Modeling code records

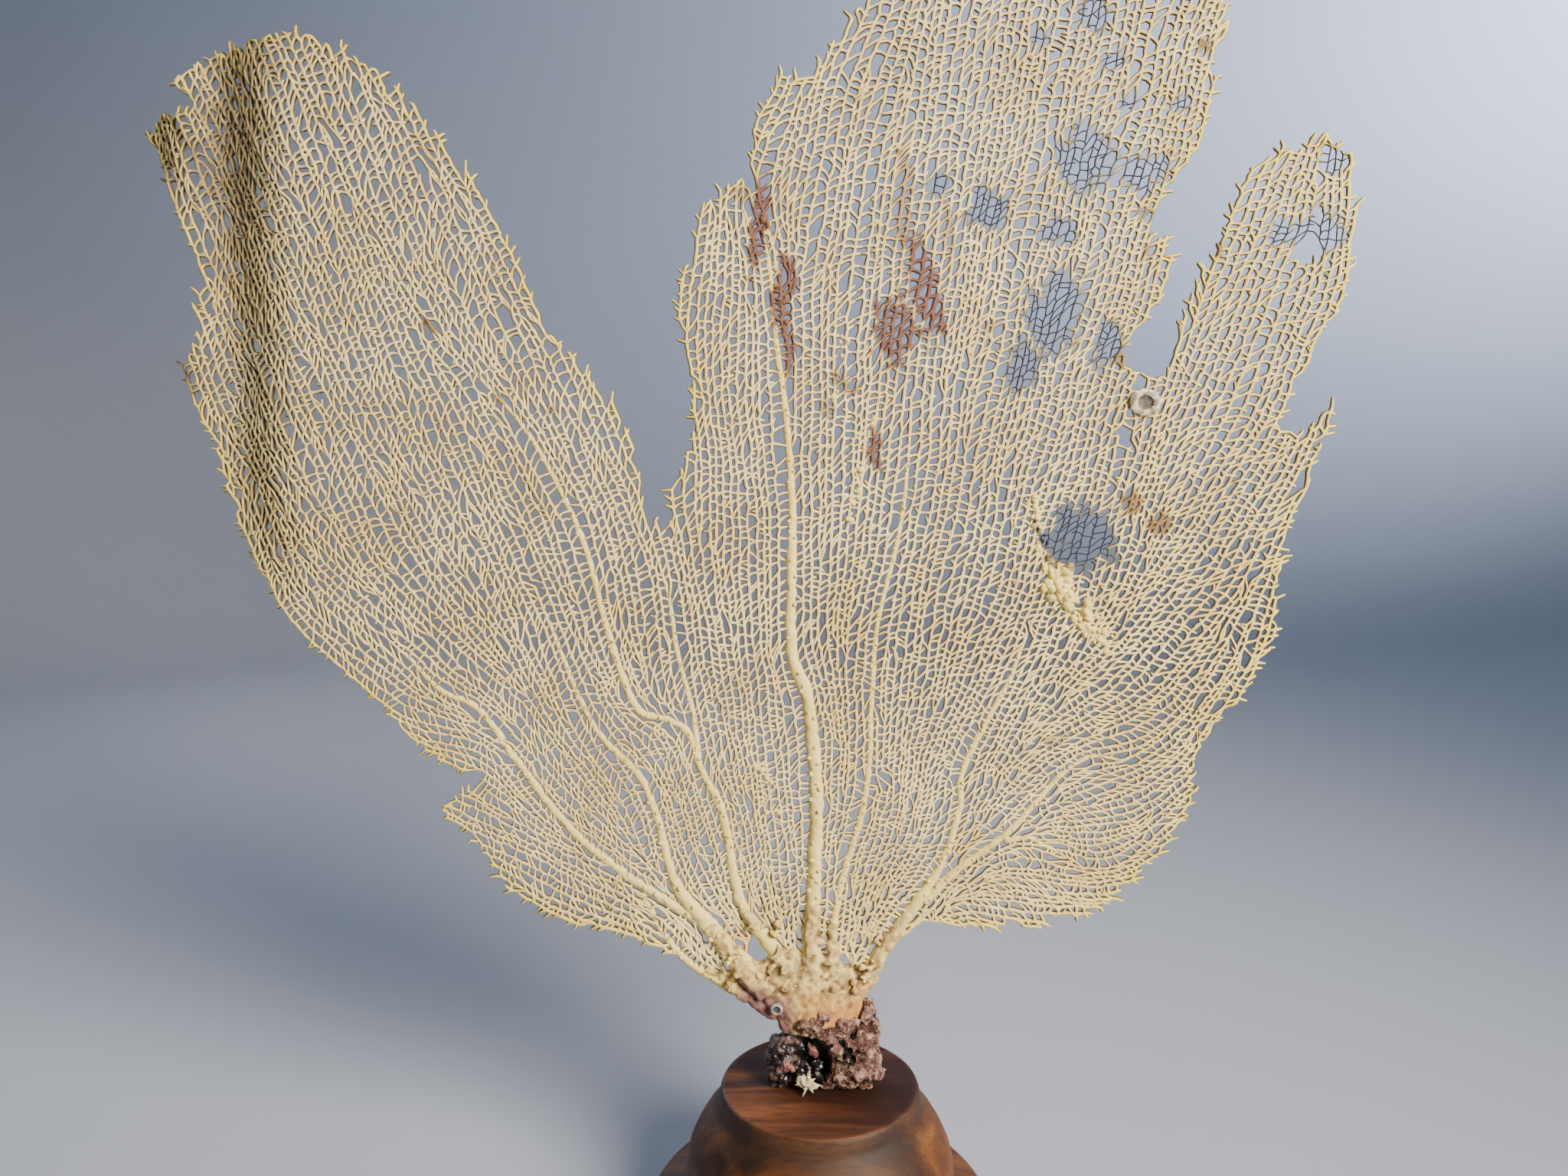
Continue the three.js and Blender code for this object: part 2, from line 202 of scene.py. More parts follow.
def hand(piece, material, slot, *nodes):
    piece.data.materials.clear()
    piece.data.materials.append(material)
    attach(piece, "root")
    if nodes:
        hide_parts(*nodes)


# ---- materials

def colour(hexValue):
    channels = [int(hexValue[k:k + 2], 16) / 255 for k in (1, 3, 5)]
    linear = [c / 12.92 if c <= 0.04045 else ((c + 0.055) / 1.055) ** 2.4 for c in channels]
    return (*linear, 1.0)


def addNode(tree, kind, settings, links=None):
    # settings go to sockets by number or name, or to the node itself; links give (node, output)
    node = tree.nodes.new(kind)
    for key, value in settings.items():
        if isinstance(key, int) or key in node.inputs:
            node.inputs[key].default_value = value
        else:
            setattr(node, key, value)
    for key, (source, output) in (links or {}).items():
        tree.links.new(source.outputs[output], node.inputs[key])
    return node


def newMaterial(name):
    material = bpy.data.materials.new(name)
    material.use_nodes = True
    material.node_tree.nodes.clear()
    return material, material.node_tree


def finishMaterial(tree, settings, links):
    shader = addNode(tree, "ShaderNodeBsdfPrincipled", settings, links)
    addNode(tree, "ShaderNodeOutputMaterial", {}, {"Surface": (shader, "BSDF")})


fanLook = {
    "crust": "#e4cc84",     # bleached lime crust in full light
    "crustShade": "#c8ad78",
    "chalk": "#f0e1aa",
    "twigSideShade": "#3f2d18",     # painted shade on the sides of each twig
    "rim": "#e4cc5c",       # young twigs at the edge are yellower
    "horn": "#29292e",      # the bare horny core, almost black
    "mauve": "#643a36",     # dried red-purple crust that didn't bleach
    "brown": "#755630",     # dried weed and silt
    "creaseShade": "#56493a",      # painted shade in the crease where the left margin rolls back
    "roughness": 0.86,
}


def bleachedLimeCrust():
    # Sea fan twigs: horn under a sun-bleached crust of lime grains. It looks dull, chalky and cream.
    material, tree = newMaterial("bleachedLimeCrust")
    place = addNode(tree, "ShaderNodeTexCoord", {})
    # patches 35 mm across, as the crust bleaches unevenly
    broad = addNode(tree, "ShaderNodeTexNoise", {"Scale": 1 / 0.035, "Detail": 2.0},
                    {"Vector": (place, "Object")})
    # lime grains are 0.1 mm, drawn 1.4 mm across so that they show
    fine = addNode(tree, "ShaderNodeTexNoise", {"Scale": 1 / 0.0014, "Detail": 2.0},
                   {"Vector": (place, "Object")})
    broadSpan = addNode(tree, "ShaderNodeMapRange", {1: 0.38, 2: 0.62}, {0: (broad, 0)})
    fineSpan = addNode(tree, "ShaderNodeMapRange", {1: 0.35, 2: 0.68}, {0: (fine, 0)})
    shade = addNode(tree, "ShaderNodeMix", {"data_type": "RGBA", 6: colour(fanLook["crustShade"]),
                                            7: colour(fanLook["crust"])}, {0: (fineSpan, 0)})
    chalkShare = addNode(tree, "ShaderNodeMath", {"operation": "MULTIPLY", 1: 0.55},
                         {0: (broadSpan, 0)})
    last = addNode(tree, "ShaderNodeMix", {"data_type": "RGBA", 7: colour(fanLook["chalk"])},
                   {0: (chalkShare, 0), 6: (shade, 2)})
    # each mark shows fully where it is over the second number, at the strength of the third; the marks on
    # the twigs' sides and in the rolled-back crease are painted shade
    for markName, low, high, strength in (("rim", 0, 1, 0.7), ("twigSideShade", 0, 0.4, 0.9),
                                       ("creaseShade", 0, 1, 0.7), ("mauve", 0, 0.8, 0.92),
                                       ("brown", 0, 0.9, 0.85), ("horn", 0, 1, 1.0)):
        stained = addNode(tree, "ShaderNodeAttribute", {"attribute_name": markName})
        share = addNode(tree, "ShaderNodeMapRange", {1: low, 2: high, 4: strength},
                        {0: (stained, "Fac")})
        last = addNode(tree, "ShaderNodeMix", {"data_type": "RGBA", 7: colour(fanLook[markName])},
                       {0: (share, 0), 6: (last, 2)})
    grain = addNode(tree, "ShaderNodeBump", {"Strength": 0.35, "Distance": 0.3 * mm},
                    {"Height": (fine, 0)})
    finishMaterial(tree, {"Roughness": fanLook["roughness"], "Specular IOR Level": 0.3},
                   {"Base Color": (last, 2), "Normal": (grain, 0)})
    return material


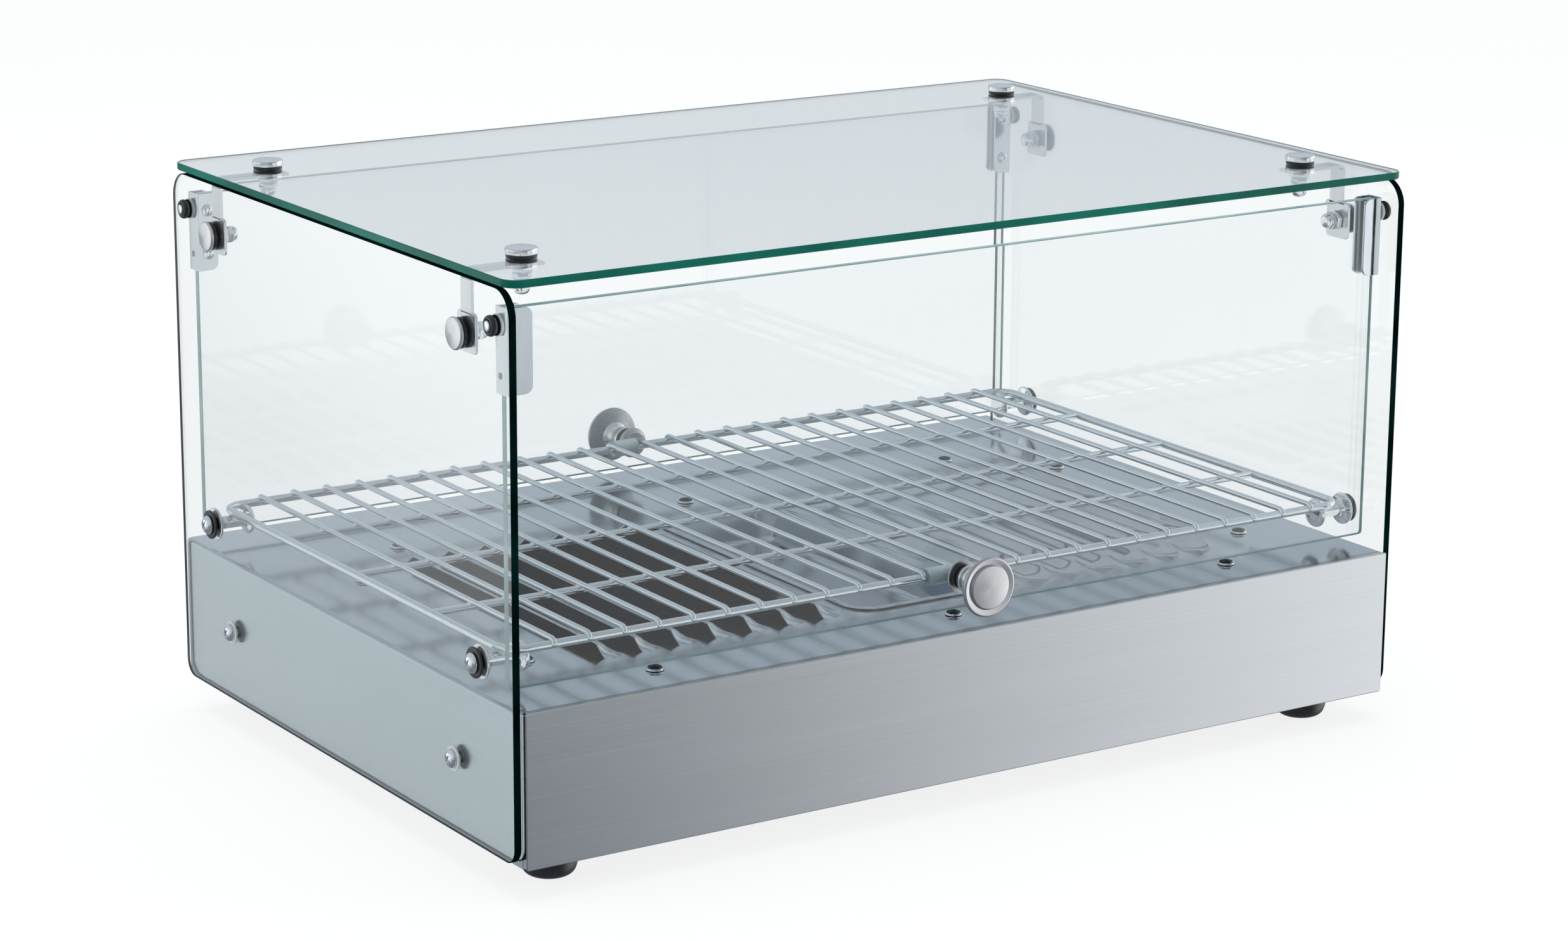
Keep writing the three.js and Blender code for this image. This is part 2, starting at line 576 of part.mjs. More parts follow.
/** U-shaped clip on the edge of a door, with clamping pads, screws and pivot pin. */
function hingeClip(sx, sy) {
  const half = 5.5;
  const web = DOOR_HALF_WIDTH + 0.4;
  const outer = web + SHEET;
  const free = outer - 12.3;
  const low = DOOR_TOP - 42;
  const high = DOOR_TOP + 0.4;
  const box = (x0, x1, y0, y1, z0, z1) => {
    const xs = [sx * x0, sx * x1].sort((a, b) => a - b);
    const ys = [sy * (DOOR_Y + y0), sy * (DOOR_Y + y1)].sort((a, b) => a - b);
    return block(...xs, ...ys, z0, z1);
  };
  const channel = box(free, outer, -half, half, low, high)
    .subtract(box(free - 1, web, -half + SHEET, half - SHEET, low - 1, high + 1));
  const faces = [sx * free, sx * outer].sort((a, b) => a - b);
  const radii = sx > 0 ? [3.5, 0.1, 0.1, 3.5] : [0.1, 3.5, 3.5, 0.1];
  const rounding = drawnAlongY(roundedRectangle(...faces, low, high, radii),
    sy * DOOR_Y - 2 * half, sy * DOOR_Y + 2 * half, 2);
  const pads = [-1, 1].map((side) => {
    const ys = [side * (GLASS / 2 + GAP), side * (half - SHEET / 2)].sort((a, b) => a - b);
    return box(free + 1.2, web - 1.2, ...ys, low + 2, high - 2);
  });
  const head = [[0, 0], [3.2, 0], [3.1, 1.2], [2, 2], [0, 2.2]];
  const screws = [0.22, 0.78].map((share) => turned(head,
    [sx * (free + 6), sy * (DOOR_Y - half + 0.2), low + share * (high - low)], [0, -sy, 0], 6));
  const pin = bar([sx * (web + 0.2), sy * DOOR_Y, PIVOT_Z],
    [sx * (SIDE_OUT + 3.8), sy * DOOR_Y, PIVOT_Z], 2, 8);
  return join([channel.intersect(rounding), ...pads, ...screws, pin]);
}

/** Rubber bush in the side glass that the hinge pin turns in. */
function hingeBush(sx, sy) {
  const profile = [[2.4, -5.8], [5.6, -5.8], [5.6, -GLASS - GAP], [4.4, -GLASS - GAP], [4.4, GAP],
    [5.3, GAP], [5.3, 2.4], [4.8, 2.9], [2.4, 2.9], [2.4, -5.8]];
  return turned(profile, [sx * SIDE_OUT, sy * DOOR_Y, PIVOT_Z], [sx, 0, 0], 10);
}

/** Door knob, its stud through the glass and the domed cap inside, turned as one. */
function doorKnob(sy) {
  const back = -GLASS;
  const profile = [[0, back - 4.9], [7, back - 3.9], [9, back - 1.8], [9, back - GAP],
    [3, back - GAP], [3, GAP], [7.8, GAP], [7.8, 2.8], [4.6, 3.6], [5.2, 11.5], [8.4, 15.6],
    [15.4, 18.2], [16, 19.6], [15.4, 20.8], [0, 22]];
  return turned(profile, [0, sy * (DOOR_Y + GLASS / 2), RACK_Z], [0, sy, 0], 14);
}

// ---------------------------------------------------------------- rack

/** The outer frame wire, one loop with four rounded corners. */
function rackFrame() {
  const loop = roundedRectangle(-RACK_HALF_X, RACK_HALF_X, -RACK_HALF_Y, RACK_HALF_Y, RACK_CORNER_R)
    .getPoints(4).slice(0, -1).map((p) => [p.x, p.y]);
  return flatTube(loop, RACK_Z, FRAME_WIRE_R, 8, true);
}

function wireRack() {
  const long = [-LONG_PITCH, 0, LONG_PITCH].map((y) =>
    bar([-RACK_HALF_X, y, RACK_Z], [RACK_HALF_X, y, RACK_Z], LONG_WIRE_R, 4));
  const cross = [];
  const crossZ = RACK_Z + FRAME_WIRE_R + CROSS_WIRE_R - 0.9;
  for (let i = 0; i < CROSS_COUNT; i += 1) {
    const x = (i - (CROSS_COUNT - 1) / 2) * CROSS_PITCH;
    cross.push(bar([x, -RACK_HALF_Y - 1, crossZ], [x, RACK_HALF_Y + 1, crossZ], CROSS_WIRE_R, 4));
  }
  return join([rackFrame(), ...long, ...cross]);
}

/** Clear sleeve on the frame wire that the knob's inner cap rests against. */
function bumperSleeve(sy) {
  const bore = FRAME_WIRE_R + GAP;
  const outside = 4.75;
  const half = 7.6;
  const profile = [[bore, -half], [outside, -half], [outside, half], [bore, half], [bore, -half]];
  return turned(profile, [-CROSS_PITCH / 2, sy * RACK_HALF_Y, RACK_Z], [1, 0, 0], 8);
}

// ---------------------------------------------------------------- controls

function switchHousing() {
  const face = REAR_FACE;
  const bezel = block(SWITCH_X - 16.5, SWITCH_X + 16.5, face + GAP, face + 2.3,
    CONTROL_Z - 12.5, CONTROL_Z + 12.5);
  const body = block(SWITCH_X - 14, SWITCH_X + 14, face - 24, face + 1, CONTROL_Z - 10, CONTROL_Z + 10);
  const well = block(SWITCH_X - 12.5, SWITCH_X + 12.5, face - 8, face + 3, CONTROL_Z - 9, CONTROL_Z + 9);
  return bezel.add(body).subtract(well);
}

/** Rocker at rest in its off position, half of its travel below the middle. */
function switchRocker() {
  const tilt = THREE.MathUtils.degToRad(-8);
  const points = [[-3.5, -5.5], [4.6, -7.9], [3, 0], [4.6, 7.9], [-3.5, 5.5]].map(([out, up]) => [
    REAR_FACE + out * Math.cos(tilt) - up * Math.sin(tilt),
    CONTROL_Z + out * Math.sin(tilt) + up * Math.cos(tilt)]);
  return drawnAlongX(outline(points), SWITCH_X - 12, SWITCH_X + 12);
}

function pilotLamp() {
  const profile = [[0, -20], [4.6, -20], [4.6, GAP], [7, GAP], [7, 1.6], [5.6, 3.6], [3, 4.8], [0, 5.2]];
  return turned(profile, [LAMP_X, REAR_FACE, CONTROL_Z], [0, 1, 0], 10);
}

/** Capillary thermostat: round case inside, threaded neck and nut through the panel. */
function thermostatBody() {
  const profile = [[3.4, -26], [17, -26], [17, -5], [5.2, -5], [5.2, GAP], [8, GAP], [8, 2], [5.2, 2],
    [5.2, 2.6], [3.4, 2.6], [3.4, -26]];
  return turned(profile, [THERMOSTAT_X, REAR_FACE, CONTROL_Z], [0, 1, 0], 14);
}

function thermostatKnob() {
  const profile = [[0, -24], [2.8, -24], [2.8, 3.2], [18, 3.2], [18.6, 4.4], [17.2, 5], [15.6, 11.2],
    [14.8, 11.9], [0, 12]];
  const dial = turned(profile, [THERMOSTAT_X, REAR_FACE, CONTROL_Z], [0, 1, 0], 14);
  const groove = block(THERMOSTAT_X - 0.8, THERMOSTAT_X + 0.8, REAR_FACE + 11, REAR_FACE + 13,
    CONTROL_Z + 4, CONTROL_Z + 16);
  return dial.subtract(groove);
}

/** Cable gland, open right through for the supply lead. */
function cableGland() {
  const profile = [[4, -14], [10.5, -14], [10.5, -2], [7.9, -2], [7.9, GAP], [11, GAP], [11, 5], [9, 5.6],
    [8.4, 9], [6.4, 11], [4, 11], [4, -14]];
  return turned(profile, [GLAND_X, REAR_FACE, CONTROL_Z], [0, 1, 0], 12);
}

function terminalBlock() {
  const low = BASE_BOTTOM + SHEET + GAP;
  const body = block(-180, -120, 128, 148, low, low + 14);
  const ribs = [0, 1, 2, 3].map((i) => block(-180 + i * 19, -177 + i * 19, 128, 148, low + 13, low + 20));
  return join([body, ...ribs]);
}

/** Bundle of leads from the terminal block to the thermostat and the switch. */
function wiringLoom() {
  const route = [[-119, 138, 11.5], [-98, 138, 13.5], [-60, 140, 21.5], [0, 141, 24.5], [60, 140, 27.5],
    [96, 140, 35.5], [SWITCH_X, 147, 40], [SWITCH_X, REAR_FACE - 25, 40]];
  const path = new THREE.CatmullRomCurve3(route.map(([x, y, up]) => new THREE.Vector3(x, y, BASE_BOTTOM + up)));
  return swept(path, 3, 16, 6);
}

// ---------------------------------------------------------------- put together

add('base_casing', baseCasing(), polished);
add('front_panel', panelTray(WALL_OUT, BASE_BOTTOM, DECK, FRONT_FACE, 1), brushed);
add('rear_panel', rearPanel(), brushed);
add('bottom_plate', bottomPlate(), zinc);
add('heater_tray', heaterTray(), zinc);
add('water_pan', waterPan(), polished);
add('top_glass', topGlass(), glassFinish);
for (const [side, sx] of SIDES) {
  add(`${side}_heating_element`, heatingElement(sx), zinc);
  add(`${side}_element_bracket`, elementBracket(sx), zinc);
  add(`${side}_side_glass`, sideGlass(sx), glassFinish);
}
for (const [end, sy] of ENDS) {
  add(`${end}_door_glass`, doorGlass(sy), glassFinish);
  add(`${end}_door_knob`, doorKnob(sy), brushed);
  add(`${end}_bumper_sleeve`, bumperSleeve(sy), clearPlastic);
}
atCorners((corner, sx, sy) => {
  add(`${corner}_foot`, foot(sx, sy), rubber);
  add(`${corner}_corner_bracket`, cornerBracket(sx, sy), polished);
  add(`${corner}_top_bolt`,
    glassBolt(3.4, 4, 7, [sx * BOLT_X, sy * BOLT_Y, TOP_TOP], [0, 0, 1]), chrome);
  add(`${corner}_side_bolt`,
    glassBolt(2.6, 4, 6, [sx * SIDE_OUT, sy * BOLT_Y, SIDE_BOLT_Z], [sx, 0, 0]), chrome);
  add(`${corner}_shelf_peg`, shelfPeg(sx, sy), chrome);
  add(`${corner}_base_screw`, baseScrew(sx, sy), chrome);
  add(`${corner}_hinge_clip`, hingeClip(sx, sy), chrome);
  add(`${corner}_hinge_bush`, hingeBush(sx, sy), rubber);
});
add('wire_rack', wireRack(), chrome);
add('switch_housing', switchHousing(), blackPlastic);
add('switch_rocker', switchRocker(), blackPlastic);
add('pilot_lamp', pilotLamp(), amber);
add('thermostat_body', thermostatBody(), zinc);
add('thermostat_knob', thermostatKnob(), blackPlastic);
add('cable_gland', cableGland(), blackPlastic);
add('terminal_block', terminalBlock(), ceramic);
add('wiring_loom', wiringLoom(), wireJacket);

export default cabinet;
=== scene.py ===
"""Countertop heated display cabinet: the visible surfaces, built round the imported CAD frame.

Lengths are in millimetres, +X to the right seen from the front, +Y to the rear, +Z up.
"""
import math

import bmesh
import bpy
from mathutils import Matrix, Vector
from mathutils.geometry import tessellate_polygon


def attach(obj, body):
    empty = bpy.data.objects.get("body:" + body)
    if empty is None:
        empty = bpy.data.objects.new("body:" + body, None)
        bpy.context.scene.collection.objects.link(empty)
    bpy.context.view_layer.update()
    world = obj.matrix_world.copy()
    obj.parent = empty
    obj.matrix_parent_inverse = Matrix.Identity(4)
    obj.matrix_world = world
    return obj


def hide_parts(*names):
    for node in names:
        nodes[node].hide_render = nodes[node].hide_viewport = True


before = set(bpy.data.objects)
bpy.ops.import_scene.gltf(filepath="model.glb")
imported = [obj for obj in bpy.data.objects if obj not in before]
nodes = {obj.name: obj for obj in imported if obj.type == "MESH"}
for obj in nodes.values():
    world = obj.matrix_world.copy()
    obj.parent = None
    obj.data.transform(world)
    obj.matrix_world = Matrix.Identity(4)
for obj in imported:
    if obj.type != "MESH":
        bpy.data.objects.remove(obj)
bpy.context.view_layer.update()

MM = 0.001

# ------------------------------------------------------------------ dimensions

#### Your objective
Using the entries above, repeat only the lines from the one containing "add('switch_rocker', switchRocker(), blackPlastic);" through the one containing "if empty is", end lines included.

#### Answer to the problem
add('switch_rocker', switchRocker(), blackPlastic);
add('pilot_lamp', pilotLamp(), amber);
add('thermostat_body', thermostatBody(), zinc);
add('thermostat_knob', thermostatKnob(), blackPlastic);
add('cable_gland', cableGland(), blackPlastic);
add('terminal_block', terminalBlock(), ceramic);
add('wiring_loom', wiringLoom(), wireJacket);

export default cabinet;
=== scene.py ===
"""Countertop heated display cabinet: the visible surfaces, built round the imported CAD frame.

Lengths are in millimetres, +X to the right seen from the front, +Y to the rear, +Z up.
"""
import math

import bmesh
import bpy
from mathutils import Matrix, Vector
from mathutils.geometry import tessellate_polygon


def attach(obj, body):
    empty = bpy.data.objects.get("body:" + body)
    if empty is None:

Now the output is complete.